#9 WR KD Cannon (5’11 | 180 | 4.38)
First team All-Big 12 selection who is one of the most dangerous deep threats in college football. Cannon has a catch of 50+ yards in five of eleven games this season. He’s a legit burner with rumored 40-times below 4.3 seconds.
Cannon’s yards per catch dropped from 17.4 to 13.5 this season, but Baylor has had plenty of quarterback issues that had a lot to do with the drop in production. He still put up 989 receiving yards and almost doubled his TD production from six to eleven.
It’s hard to tell how adept Cannon is at running the NFL route tree, since Baylor’s scheme doesn’t require much route variation. He has shown a talent for executing double-moves, which should play well as a deep threat at the next level.
The question is whether he can handle the intricacies of the receiver position in the NFL. Worst case, Cannon will provide a dangerous deep threat but the potential is there for a lot more. He’s shown natural hands with the ability to catch the ball away from his body. Besides his route running questions, he also isn’t much of a blocker and has the tendency to take plays off.
The Bears will be looking for receiver talent after a year that they had to start multiple practice squad type players. Cannon would give the Bears a deep threat that they just don’t have on the roster right now and should be on their day three radar.
He’s only a junior so may not declare this year, but with all the problems at Baylor this season I’d be shocked if he didn’t.
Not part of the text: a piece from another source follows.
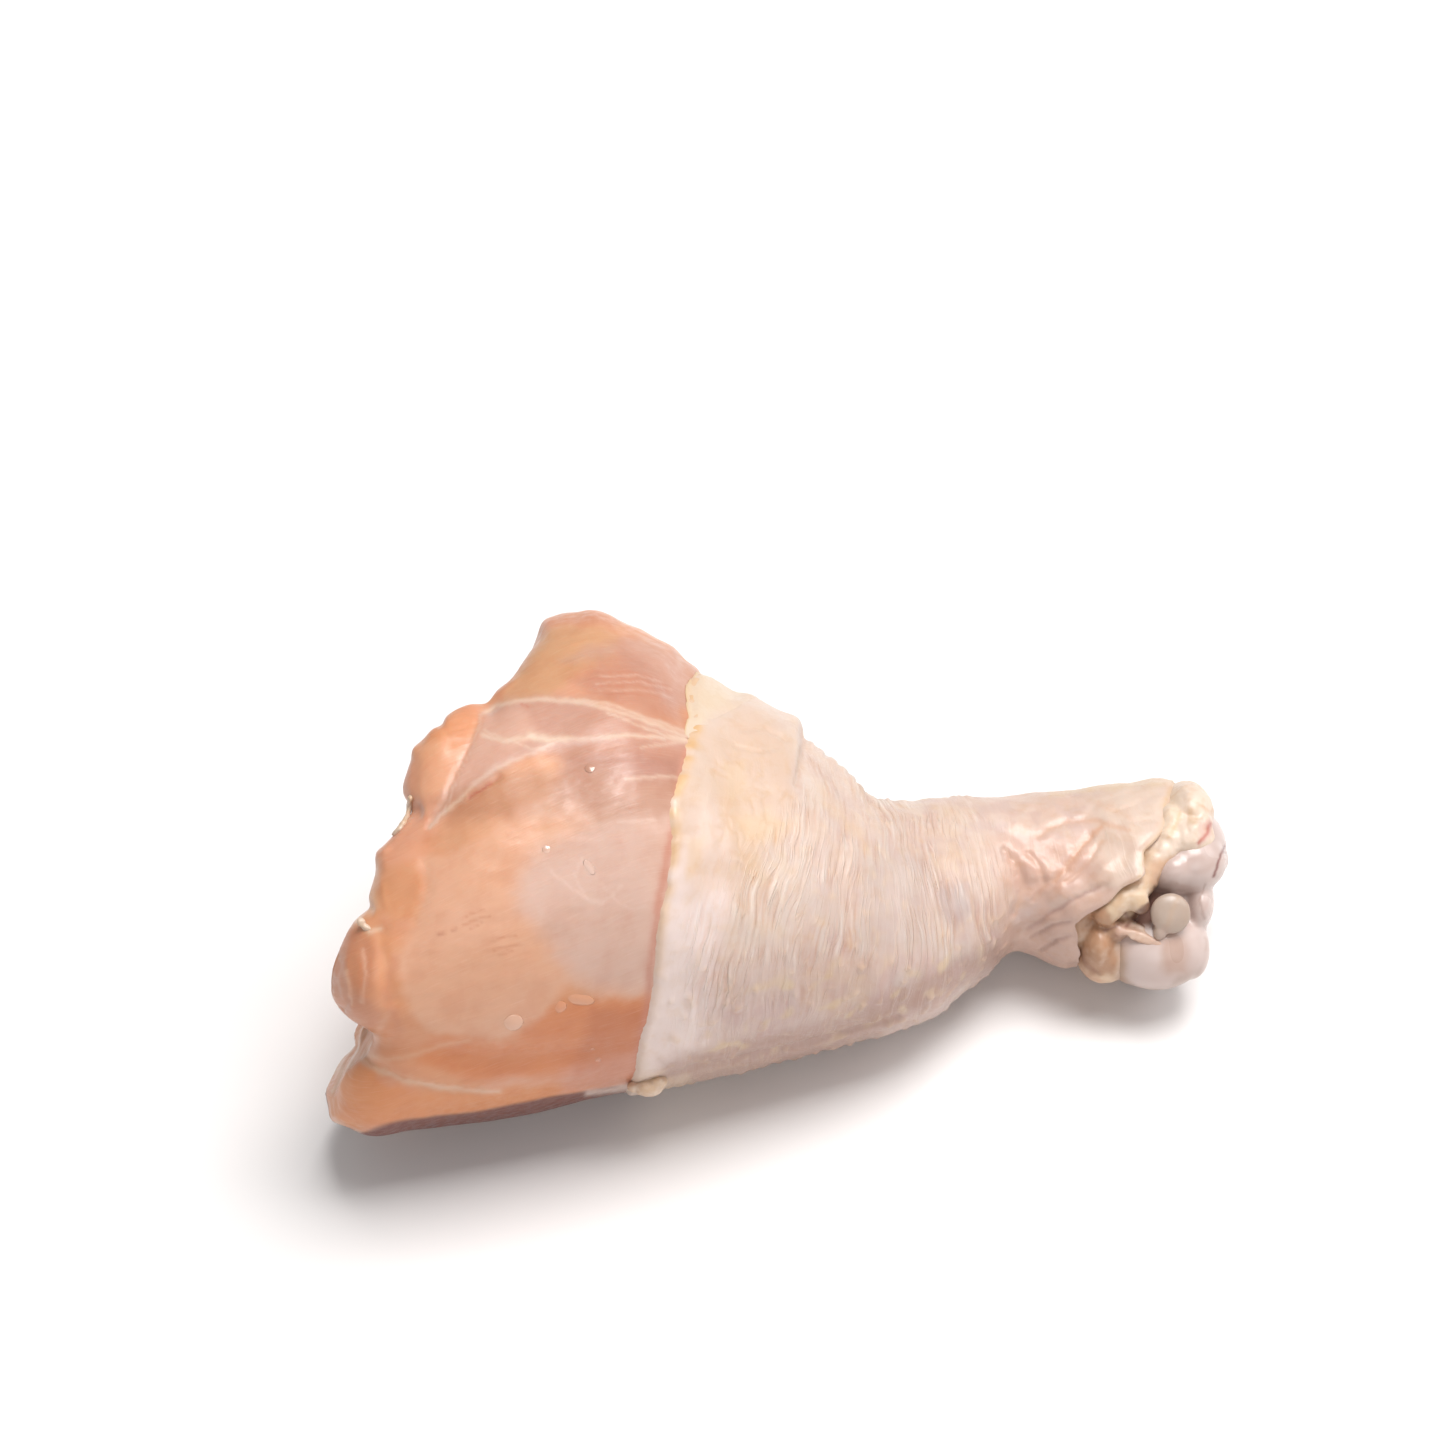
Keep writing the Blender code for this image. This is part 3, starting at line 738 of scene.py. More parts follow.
def tissue_material():
    """Crumbly fat and torn sinew at the ankle."""
    shader = Shader(
        "ankle_tissue",
        subsurface_weight=0.08,
        subsurface_radius=(1.0, 0.6, 0.4),
        subsurface_scale=0.0012,
        coat_weight=0.07,
        coat_roughness=0.35,
    )
    place = shader.place()
    clouds = shader.noise(place, 620.0, 4.0, 0.6)
    fine = shader.noise(place, 1800.0, 2.0, 0.5)
    cloudy = shader.ramp(clouds, 0.0, 0.6, 0.48, 0.66)
    colour = shader.blend(shader.attribute("tint"), (0.95, 0.87, 0.79), cloudy, "MULTIPLY")
    return shader.finish(colour, shader.ramp(fine, 0.32, 0.46), shader.bump(clouds, 0.35, 0.00018))


def fat_material(name, first, second, amount, scale, roughness):
    """Fat: clouds of a second colour over a wet translucent body. The first colour may be the mesh's tint."""
    shader = Shader(
        name,
        subsurface_weight=0.06,
        subsurface_radius=(1.0, 0.6, 0.4),
        subsurface_scale=0.0012,
        coat_weight=0.15,
        coat_roughness=0.15,
    )
    place = shader.place()
    clouds = shader.noise(place, scale, 5.0, 0.6)
    fine = shader.noise(place, scale * 4.0, 3.0, 0.6)
    own = srgb(*first) * SKIN_TONE if first else shader.attribute("tint")
    colour = shader.blend(own, srgb(*second) * SKIN_TONE, shader.ramp(clouds, 0.0, amount, 0.38, 0.64))
    rough = shader.ramp(fine, roughness - 0.07, roughness + 0.07)
    return shader.finish(colour, rough, shader.bump(fine, 0.4, 0.00015))


# ---------------------------------------------------------------- the flesh

FLESH_COLUMNS = 560
FLESH_FRONT = 0.68  # the share of the columns on the side that faces the viewer
CUT_ROWS = 36
CUT_REACH = 28  # how far the cut's middle lies from its rim on the scale of x
ROUNDING_ROWS = 30
SIDE_ROWS = 92
TUCK_ROWS = 6
TUCK_LENGTH = 5.0
TUCK_FLOOR = 0.2  # the least height of the flesh under the skin
FLESH_REACH = 1.4  # how far the flesh goes on under the skin before it dips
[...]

Cannon is risky, but has massive upside for a projected day three pick.
Projection: 5th-6th round
#32 RB Shock Linwood (5’9 | 200 | 4.48)
*Decided to skip the bowl game to prepare for the NFL draft.
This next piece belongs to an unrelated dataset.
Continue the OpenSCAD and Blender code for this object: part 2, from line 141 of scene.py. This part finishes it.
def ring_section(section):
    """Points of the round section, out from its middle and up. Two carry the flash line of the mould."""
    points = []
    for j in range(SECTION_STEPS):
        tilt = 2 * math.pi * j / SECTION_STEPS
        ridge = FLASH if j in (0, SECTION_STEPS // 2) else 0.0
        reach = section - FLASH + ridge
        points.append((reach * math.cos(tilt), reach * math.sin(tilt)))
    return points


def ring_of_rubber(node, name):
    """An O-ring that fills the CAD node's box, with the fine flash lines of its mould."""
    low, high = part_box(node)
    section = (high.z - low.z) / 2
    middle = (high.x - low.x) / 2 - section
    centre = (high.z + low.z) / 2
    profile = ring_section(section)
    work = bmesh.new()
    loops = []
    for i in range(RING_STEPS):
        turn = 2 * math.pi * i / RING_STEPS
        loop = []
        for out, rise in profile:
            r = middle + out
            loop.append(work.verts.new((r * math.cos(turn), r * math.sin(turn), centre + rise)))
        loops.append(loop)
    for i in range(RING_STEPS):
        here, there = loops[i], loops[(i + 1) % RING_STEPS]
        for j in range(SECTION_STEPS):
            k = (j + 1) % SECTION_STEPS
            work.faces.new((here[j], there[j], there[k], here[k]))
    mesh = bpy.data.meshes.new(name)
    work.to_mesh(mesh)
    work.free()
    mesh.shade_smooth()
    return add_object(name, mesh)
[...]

Projection: 7th round-UDFA
#13 RB Jeremy McNichols (5’9 | 212 | 4.45)
The fifth leading rusher in CFB with 1,663 yards and overall touchdown leader with 27. McNichols has continued the Broncos tradition of a strong running game, following in the footsteps of Doug Martin and Jay Ajayi.
McNichols is a bit undersized, but runs with more power than expected from a back his size. His elite balance and hard-nosed running style make up for his small stature and his shifty moves on the second level give McNichols plenty of big-play potential.
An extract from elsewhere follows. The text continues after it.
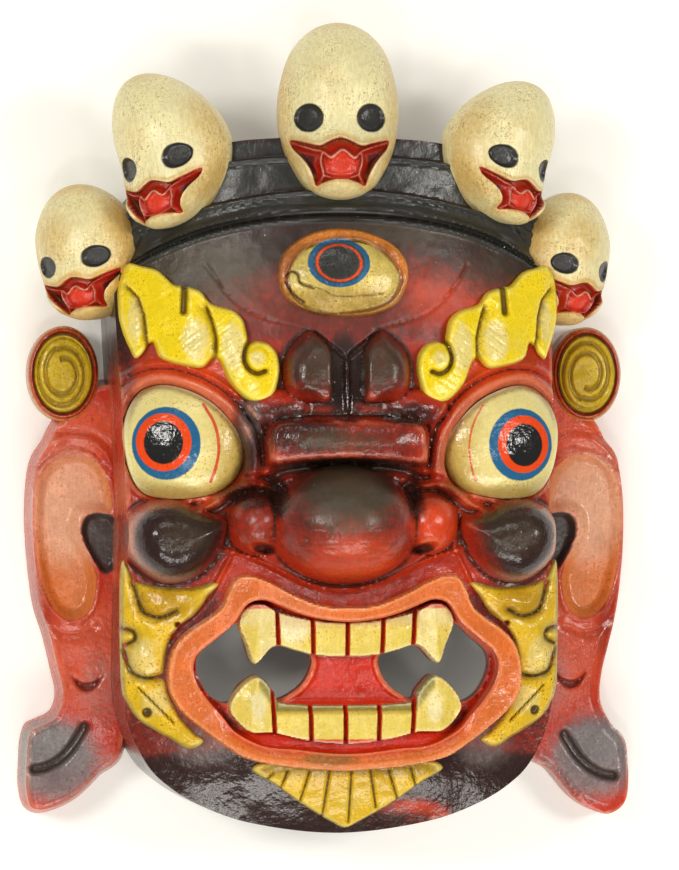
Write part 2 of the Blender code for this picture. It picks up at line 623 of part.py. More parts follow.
def thin_mesh(target, triangles):
    """Thin a mesh to about this many triangles, and keep its back flat."""
    count = sum(len(polygon.vertices) - 2 for polygon in target.data.polygons)
    modifier = target.modifiers.new("thin", "DECIMATE")
    modifier.ratio = min(1.0, triangles / count)
    apply_modifiers(target)
    for vertex in target.data.vertices:
        if abs(vertex.co.z) < 0.0004:
            vertex.co.z = 0.0


def centre_on_origin(target):
    """Move the mesh along the back plane until the middle of its box is at the origin."""
    places = np.array([tuple(vertex.co) for vertex in target.data.vertices])
    middle = (places.min(axis=0) + places.max(axis=0)) / 2.0
    target.data.transform(Matrix.Translation((-middle[0], -middle[1], 0.0)))


def paint_material():
    """Varnished red paint, the main colour of the mask."""
    material = bpy.data.materials.new("painted_wood")
    material.use_nodes = True
    shader = material.node_tree.nodes["Principled BSDF"]
    shader.inputs["Base Color"].default_value = WOOD_COLOUR
    shader.inputs["Roughness"].default_value = 0.35
    shader.inputs["Metallic"].default_value = 0.0
    return material


def make_collection(name):
    """Collection linked to the scene."""
    collection = bpy.data.collections.new(name)
    bpy.context.scene.collection.children.link(collection)
    return collection


def main():
    """Build the mask."""
    clear_scene()
    parts = make_collection("bhairab_mask")
    helpers = make_collection("joined_and_cut_shapes")

    spacing = POINT_SPACING / SCALE_Y
    head = smooth_outline(both_halves(HEAD_HALF), spacing)
    ear = smooth_outline(EAR_OUTLINE, spacing)
    ear_front = ear - outline_normals(ear) * (SIDE_FLARE / SCALE_Y)
    concha = smooth_outline(CONCHA_OUTLINE, spacing)
    mask = carved_solid("carved_mask", head, head_relief, parts, head_edges(spacing))
    added = all_skulls(helpers)
    for side, mirrored in ((1.0, False), (-1.0, True)):
        added.append(carved_solid("ear", ear_front, ear_relief, helpers, [concha], mirrored))
        added.append(ear_disc("ear_disc", side, helpers))
    for shape in added:
        add_boolean(mask, shape, "UNION")
    apply_modifiers(mask)
    thin_mesh(mask, CARVED_TRIANGLES)

    cutters = [hollow_cutter(helpers)]
    for side in (-1.0, 1.0):
        cutters.append(mouth_cutter("mouth_corner", side, helpers))
    for cutter in cutters:
        add_boolean(mask, cutter, "DIFFERENCE")
    apply_modifiers(mask)
    centre_on_origin(mask)
    for shape in added + cutters:
        shape.hide_render = True
        shape.display_type = "WIRE"
    mask.data.materials.clear()
    mask.data.materials.append(paint_material())


main()
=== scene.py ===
"""Dresses the wrathful mask: carved, painted and varnished wood, hollow behind.

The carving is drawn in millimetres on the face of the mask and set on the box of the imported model, so
it follows the model when that is made larger or smaller. X runs to the right of someone who looks at
the mask, Y to its crown and Z out of its face.
"""
import math

import bmesh
import bpy
import numpy as np
from mathutils import Matrix, Vector
from mathutils.geometry import delaunay_2d_cdt


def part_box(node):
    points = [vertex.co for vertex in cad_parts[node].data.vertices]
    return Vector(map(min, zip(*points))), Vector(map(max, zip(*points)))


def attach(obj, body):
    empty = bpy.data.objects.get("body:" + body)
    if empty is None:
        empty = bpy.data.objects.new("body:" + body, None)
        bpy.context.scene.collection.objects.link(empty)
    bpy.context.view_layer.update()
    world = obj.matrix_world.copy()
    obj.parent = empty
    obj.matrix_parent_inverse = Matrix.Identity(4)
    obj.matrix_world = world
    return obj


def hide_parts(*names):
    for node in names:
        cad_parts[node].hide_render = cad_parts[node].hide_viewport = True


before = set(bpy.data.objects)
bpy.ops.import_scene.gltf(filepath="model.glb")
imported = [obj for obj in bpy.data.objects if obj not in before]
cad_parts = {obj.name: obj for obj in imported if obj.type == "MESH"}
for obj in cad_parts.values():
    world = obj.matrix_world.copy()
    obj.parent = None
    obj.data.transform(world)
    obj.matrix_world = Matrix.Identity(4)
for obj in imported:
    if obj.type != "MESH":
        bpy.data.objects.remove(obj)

bl_info = {
    "name": "Wrathful mask",
    "version": (1, 0, 0),
    "blender": (4, 5, 0),
    "location": "3D View > Sidebar > Mask",
    "description": "Carves and paints a wooden mask with a third eye and five skulls",
    "category": "Add Mesh",
}

NODE = "carved_mask"
LOW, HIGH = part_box(NODE)
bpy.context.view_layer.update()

# Box of the carving as it is drawn, in millimetres
DRAWN_LOW = np.array([-136.0, -179.05, 0.0])
DRAWN_HIGH = np.array([136.0, 175.95, 122.0])
SCALE = (np.array(HIGH) - np.array(LOW)) / (DRAWN_HIGH - DRAWN_LOW)
MILLIMETRE = float(SCALE[1])
SHARP_ANGLE = math.radians(48.0)

# The features stand a little to one side of each other, as carving by eye leaves them
BROW_CENTRE = 1.6
EYE_CENTRE = 0.5
FROWN_CENTRE = 0.8
NOSE_CENTRE = -0.6
MOUTH_CENTRE = 1.6
CHIN_CENTRE = 2.5

# Right half of the head, from the top of the crown to the chin
HEAD_HALF = [(0, 126), (25, 125.3), (46, 123.5), (61, 118), (75, 109), (87, 98), (93.5, 87), (96.5, 73),
             (96, 50), (93.5, 0), (92, -40), (93, -75), (93.5, -114), (90.5, -131), (83, -146), (74, -155),
             (61, -163), (43, -170), (20, -174.5), (0, -176)]
HALF_FACE_WIDTH = 95.0
MIDDLE_PROFILE = [(130, 76), (100, 80), (85, 84), (60, 87), (35, 91), (10, 95), (-15, 95), (-50, 92),
                  (-75, 90), (-100, 87), (-125, 86), (-145, 84), (-160, 78), (-180, 66)]
EDGE_PROFILE = [(130, 44), (100, 46), (70, 53), (40, 58), (10, 65), (-10, 68), (-60, 71), (-100, 71),
                (-140, 70), (-180, 64)]
DOME_POWER = 2.3
SIDE_FLARE = 3.0
RIM_WIDTH = 12.0

# Sprayed black on the head: centre, radii and strength
SPRAYED_BLACK = [((-78, 66), (26, 28), 0.9), ((-46, 66), (22, 14), 0.6), ((80, 76), (16, 18), 0.85),
                 ((0, 46), (34, 7), 0.6), ((-14, 27), (17, 19), 0.8), ((15, 27), (17, 19), 0.78),
                 ((0, 22), (12, 26), 1.0), ((-27, 5), (18, 7), 0.75), ((27, 5), (18, 7), 0.8),
                 ((-18, -4), (24, 11), 0.8), ((16, -7), (22, 13), 0.55), ((0, -16.5), (40, 4.5), 1.0),
                 ((0, -27), (31, 14), 0.97), ((-16, -35), (19, 17), 0.65), ((14, -35), (20, 15), 0.6),
                 ((-22, -46), (10, 15), 0.5), ((23, -47), (9, 13), 0.4), ((-29, -30), (7, 13), 0.9),
                 ((29, -30), (7, 13), 0.85), ((-41, -30), (17, 8), 0.8), ((41, -29), (14, 6), 0.5),
                 ((-38, -42), (14, 15), 0.5), ((-52, -38), (12, 9), 0.5), ((0, -70), (60, 9), 0.35),
                 ((-41, -4), (9, 24), 0.85), ((38, -12), (6, 14), 0.35), ((-72, -49), (25, 20), 1.0),
                 ((76, -47), (24, 20), 1.0), ((-92, 50), (6, 44), 0.8), ((0, -172), (60, 10), 0.9)]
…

While he lacks ideal size for an NFL workhorse, McNichols gains plenty of yards after contact. He has excellent hands as a receiver with 98 career catches for 1,065 yards and 11 receiving TDs.
McNichols running style reminds me a bit of Maurice Jones-Drew and he should excel in the zone-blocking scheme that the Bears use often. He would be a good fit as a 3rd down back but is tough enough to be an every-down back if needed.
He’s projected to be selected on day two, which probably puts him out of the Bears range with Jordan Howard established as the Bears primary back. HC John Fox does prefer a committee approach and McNichols has the perfect skill-set to complement Howard if the Bears are willing to use a day two pick for another running back.